▸ **WHAT IS ASKED**
How many of the lines below hold the word "axes"? Answer only with the number.

## BEGIN ENTRIES

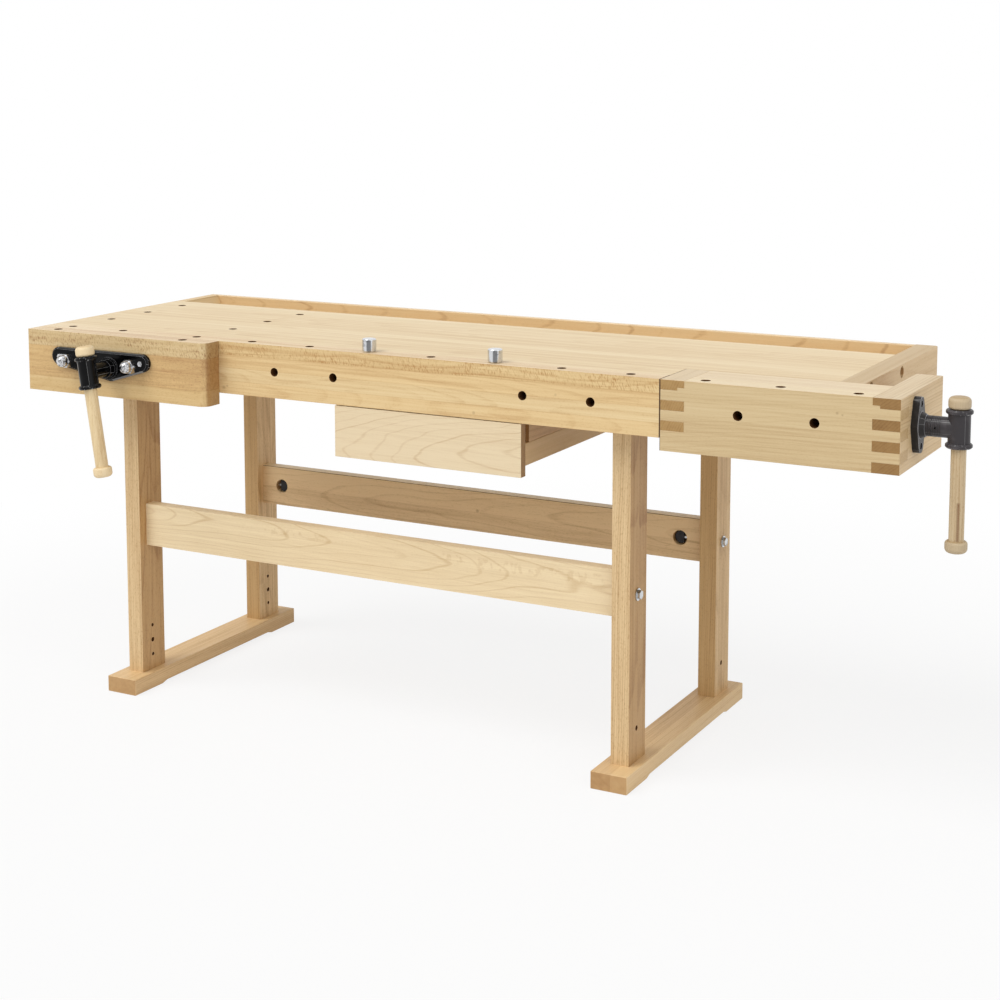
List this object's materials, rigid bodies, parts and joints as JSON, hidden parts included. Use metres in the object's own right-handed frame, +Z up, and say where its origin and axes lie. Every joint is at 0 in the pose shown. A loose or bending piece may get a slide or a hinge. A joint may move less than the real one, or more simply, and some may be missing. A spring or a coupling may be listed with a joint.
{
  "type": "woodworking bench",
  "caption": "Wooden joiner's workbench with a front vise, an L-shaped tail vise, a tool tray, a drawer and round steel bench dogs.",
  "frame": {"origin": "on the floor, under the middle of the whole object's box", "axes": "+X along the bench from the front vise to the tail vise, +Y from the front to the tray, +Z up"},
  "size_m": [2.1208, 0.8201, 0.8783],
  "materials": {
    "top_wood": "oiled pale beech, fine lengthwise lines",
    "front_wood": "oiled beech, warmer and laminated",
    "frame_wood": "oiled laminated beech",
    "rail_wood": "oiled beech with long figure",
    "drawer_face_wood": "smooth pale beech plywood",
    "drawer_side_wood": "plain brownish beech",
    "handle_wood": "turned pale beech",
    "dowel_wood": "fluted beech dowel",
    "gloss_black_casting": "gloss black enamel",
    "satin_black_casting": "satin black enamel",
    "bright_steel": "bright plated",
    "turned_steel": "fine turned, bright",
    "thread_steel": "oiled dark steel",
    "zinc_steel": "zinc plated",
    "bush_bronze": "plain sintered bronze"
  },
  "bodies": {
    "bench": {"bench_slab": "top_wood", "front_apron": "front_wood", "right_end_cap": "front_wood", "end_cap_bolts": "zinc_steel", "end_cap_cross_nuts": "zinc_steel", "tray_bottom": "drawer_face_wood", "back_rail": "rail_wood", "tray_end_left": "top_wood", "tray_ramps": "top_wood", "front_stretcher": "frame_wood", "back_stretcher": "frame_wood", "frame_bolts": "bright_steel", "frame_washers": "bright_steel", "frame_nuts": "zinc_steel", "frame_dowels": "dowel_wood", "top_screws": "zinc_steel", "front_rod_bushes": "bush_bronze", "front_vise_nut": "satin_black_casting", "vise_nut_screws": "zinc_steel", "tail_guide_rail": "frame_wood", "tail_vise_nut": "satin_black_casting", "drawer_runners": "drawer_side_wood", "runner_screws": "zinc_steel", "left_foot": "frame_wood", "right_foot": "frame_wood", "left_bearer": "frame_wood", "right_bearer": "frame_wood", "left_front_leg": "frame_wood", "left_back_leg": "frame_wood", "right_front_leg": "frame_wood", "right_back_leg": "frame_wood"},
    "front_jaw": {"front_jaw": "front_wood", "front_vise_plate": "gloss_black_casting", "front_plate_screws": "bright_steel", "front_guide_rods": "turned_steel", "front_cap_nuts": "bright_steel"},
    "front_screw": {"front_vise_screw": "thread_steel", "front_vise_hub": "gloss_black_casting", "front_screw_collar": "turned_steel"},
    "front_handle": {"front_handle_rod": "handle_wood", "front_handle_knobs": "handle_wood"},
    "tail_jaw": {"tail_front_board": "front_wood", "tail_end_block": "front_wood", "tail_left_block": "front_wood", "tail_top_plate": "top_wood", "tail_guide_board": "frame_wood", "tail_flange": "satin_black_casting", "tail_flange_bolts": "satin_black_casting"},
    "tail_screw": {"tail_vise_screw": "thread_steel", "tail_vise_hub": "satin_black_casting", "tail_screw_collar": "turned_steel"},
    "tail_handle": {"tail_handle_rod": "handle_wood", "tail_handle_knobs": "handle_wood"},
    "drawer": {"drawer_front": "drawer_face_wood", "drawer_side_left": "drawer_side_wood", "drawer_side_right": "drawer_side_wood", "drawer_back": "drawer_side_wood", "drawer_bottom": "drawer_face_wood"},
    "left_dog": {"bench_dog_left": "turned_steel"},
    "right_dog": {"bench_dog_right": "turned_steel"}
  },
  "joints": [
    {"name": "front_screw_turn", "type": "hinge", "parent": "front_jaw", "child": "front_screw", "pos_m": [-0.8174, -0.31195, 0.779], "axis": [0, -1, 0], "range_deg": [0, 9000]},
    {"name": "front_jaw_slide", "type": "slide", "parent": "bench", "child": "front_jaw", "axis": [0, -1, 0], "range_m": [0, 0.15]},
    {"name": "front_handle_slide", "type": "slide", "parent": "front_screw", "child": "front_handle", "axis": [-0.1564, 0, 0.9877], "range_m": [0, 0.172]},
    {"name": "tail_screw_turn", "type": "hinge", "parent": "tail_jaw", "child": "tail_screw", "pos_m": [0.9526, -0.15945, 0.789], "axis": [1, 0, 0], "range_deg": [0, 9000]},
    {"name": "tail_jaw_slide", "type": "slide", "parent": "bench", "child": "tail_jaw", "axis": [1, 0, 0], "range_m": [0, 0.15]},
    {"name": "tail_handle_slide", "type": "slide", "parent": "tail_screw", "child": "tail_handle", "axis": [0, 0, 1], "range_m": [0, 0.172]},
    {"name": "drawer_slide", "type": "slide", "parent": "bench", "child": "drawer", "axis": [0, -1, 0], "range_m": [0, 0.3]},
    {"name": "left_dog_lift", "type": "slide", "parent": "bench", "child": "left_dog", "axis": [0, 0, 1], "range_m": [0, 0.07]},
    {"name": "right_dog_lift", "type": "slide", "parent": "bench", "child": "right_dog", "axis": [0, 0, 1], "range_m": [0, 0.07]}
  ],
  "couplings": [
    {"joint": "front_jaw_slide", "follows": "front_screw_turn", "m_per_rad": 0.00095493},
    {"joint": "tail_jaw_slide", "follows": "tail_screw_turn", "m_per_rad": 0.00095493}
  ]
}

## END ENTRIES
## BEGIN ENTRIES

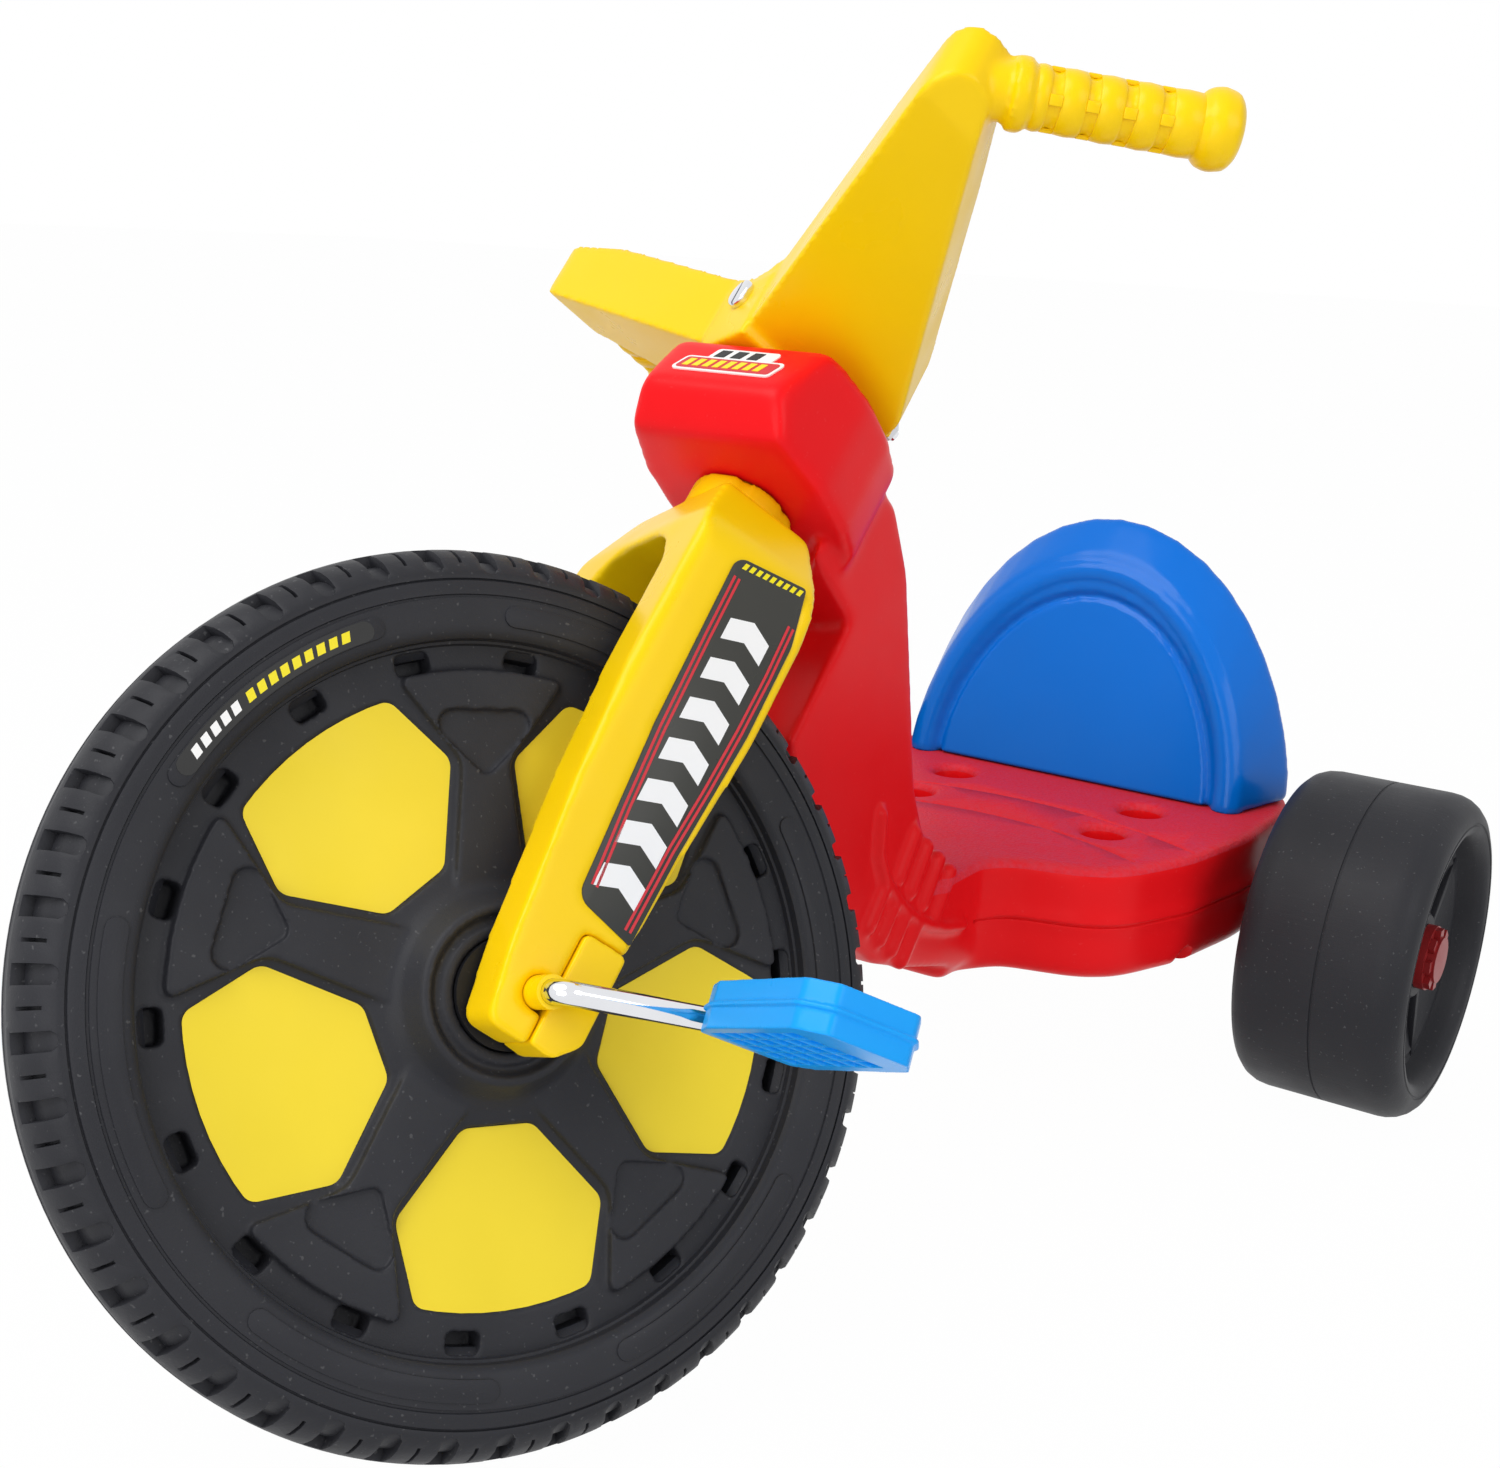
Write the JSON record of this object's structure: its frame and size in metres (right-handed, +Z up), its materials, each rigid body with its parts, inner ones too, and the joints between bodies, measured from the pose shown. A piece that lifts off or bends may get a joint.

## END ENTRIES
## BEGIN ENTRIES

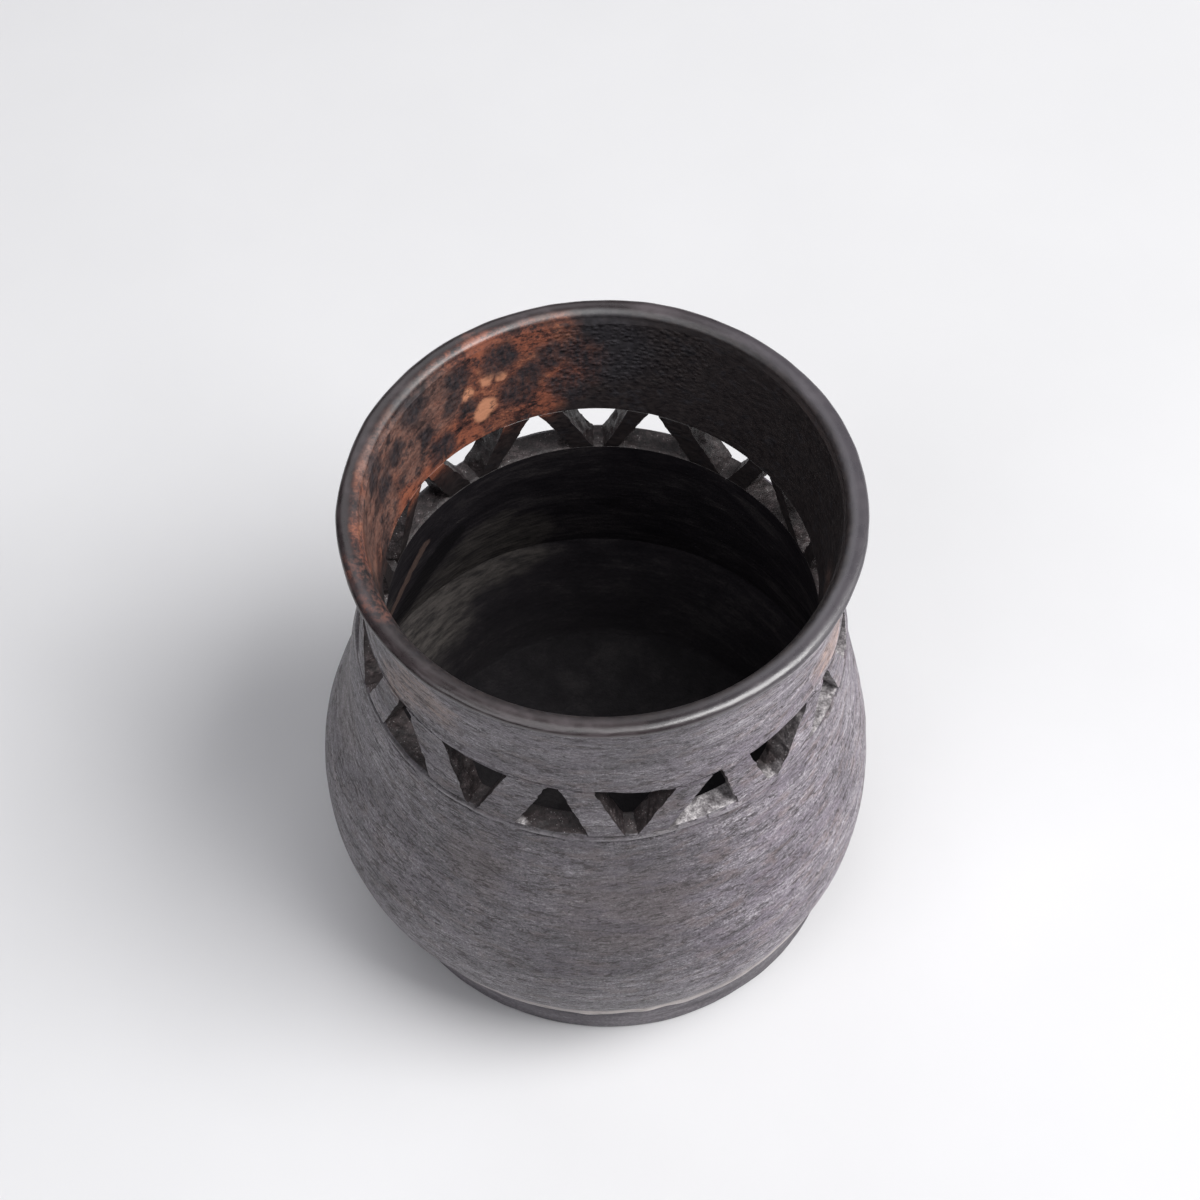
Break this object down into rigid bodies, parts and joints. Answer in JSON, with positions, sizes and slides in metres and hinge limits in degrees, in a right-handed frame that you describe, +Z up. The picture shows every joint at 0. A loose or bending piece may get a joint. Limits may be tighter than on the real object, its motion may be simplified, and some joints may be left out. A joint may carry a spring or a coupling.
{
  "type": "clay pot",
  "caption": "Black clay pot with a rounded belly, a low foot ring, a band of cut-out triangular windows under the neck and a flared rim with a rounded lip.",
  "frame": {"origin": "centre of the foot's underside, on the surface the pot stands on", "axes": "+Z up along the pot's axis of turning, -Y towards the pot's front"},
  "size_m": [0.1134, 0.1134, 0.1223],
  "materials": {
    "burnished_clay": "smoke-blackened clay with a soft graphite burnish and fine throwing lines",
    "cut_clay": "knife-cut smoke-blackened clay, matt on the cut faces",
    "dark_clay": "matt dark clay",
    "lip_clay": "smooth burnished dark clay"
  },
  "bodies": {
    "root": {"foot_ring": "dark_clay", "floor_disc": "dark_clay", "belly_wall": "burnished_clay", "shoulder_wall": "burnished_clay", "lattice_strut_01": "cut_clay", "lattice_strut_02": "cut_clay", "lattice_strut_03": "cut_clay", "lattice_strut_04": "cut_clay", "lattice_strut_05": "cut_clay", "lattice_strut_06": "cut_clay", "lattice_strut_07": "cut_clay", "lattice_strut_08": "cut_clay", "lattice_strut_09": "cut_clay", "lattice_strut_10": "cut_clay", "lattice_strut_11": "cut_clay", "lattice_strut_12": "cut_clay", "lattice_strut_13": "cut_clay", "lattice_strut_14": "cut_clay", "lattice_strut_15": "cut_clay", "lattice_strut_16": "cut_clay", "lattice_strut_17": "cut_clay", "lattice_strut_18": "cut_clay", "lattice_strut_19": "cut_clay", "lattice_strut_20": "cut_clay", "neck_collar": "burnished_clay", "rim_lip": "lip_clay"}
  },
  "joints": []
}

## END ENTRIES

▸ **ANSWER IN FULL**
3